Desde el punto de vista de las relaciones políticas parecían tiernos e inocentes corderitos. Pregonaban la amplitud, la unidad, exhibían una infinita paciencia con las supuestas debilidades de los aliados burgueses y pequeño burgueses, ensayaban algunas autocríticas sobre lo realizado en otros tiempos, la palabra democracia no se les caía de la boca. Una joyita. A veces, muy de vez en cuando, sugerían o daban a entender que la reivindicación de la democracia era una bandera táctica ya que “para todo el mundo estaba claro que el cambio, el verdadero cambio, sólo podía realizarse por la vía de las armas”. Como en Cuba. Como en Nicaragua.

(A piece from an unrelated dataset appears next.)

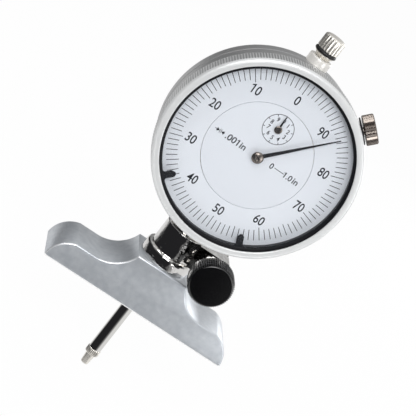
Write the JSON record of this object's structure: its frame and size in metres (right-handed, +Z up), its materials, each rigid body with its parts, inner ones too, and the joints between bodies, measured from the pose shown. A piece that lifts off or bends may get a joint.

En escritos y conferencias públicas, sus principales dirigentes insistían que en la Argentina era imposible una salida parecida a la de Cuba o Nicaragua. Según ellos, la democracia conquistada había que defenderla contra los militares golpistas y la derecha reaccionaria, pero en ese punto nadie en aquellos años tenía objeciones importantes que hacer.
Sin embargo no todo se reducía a entonar conmovedoras baladas a favor de la democracia. En 1988, en el movimiento Todos por la Patria se había producido una importante escisión entre quienes consideraban que no había lugar para ningún tipo de militarismo o voluntarismo armado y los que suponían que había que prepararse para acciones armadas, no para tomar el poder, aclaraban, sino para defender la democracia. Si se hubiera prestado un mínimo de atención a ese debate se habría podido advertir lo que se venía. Cambiaba el argumento, había un matiz teórico que diferenciaba un tiempo del otro, pero lo que se mantenía intacto era el deseo, la pulsión, el objetivo casi profesional de tomar las armas. O para establecer la dictadura del proletariado o para defender la democracia. Teóricamente no era lo mismo, pero en términos prácticos sí. Por lo menos para ellos.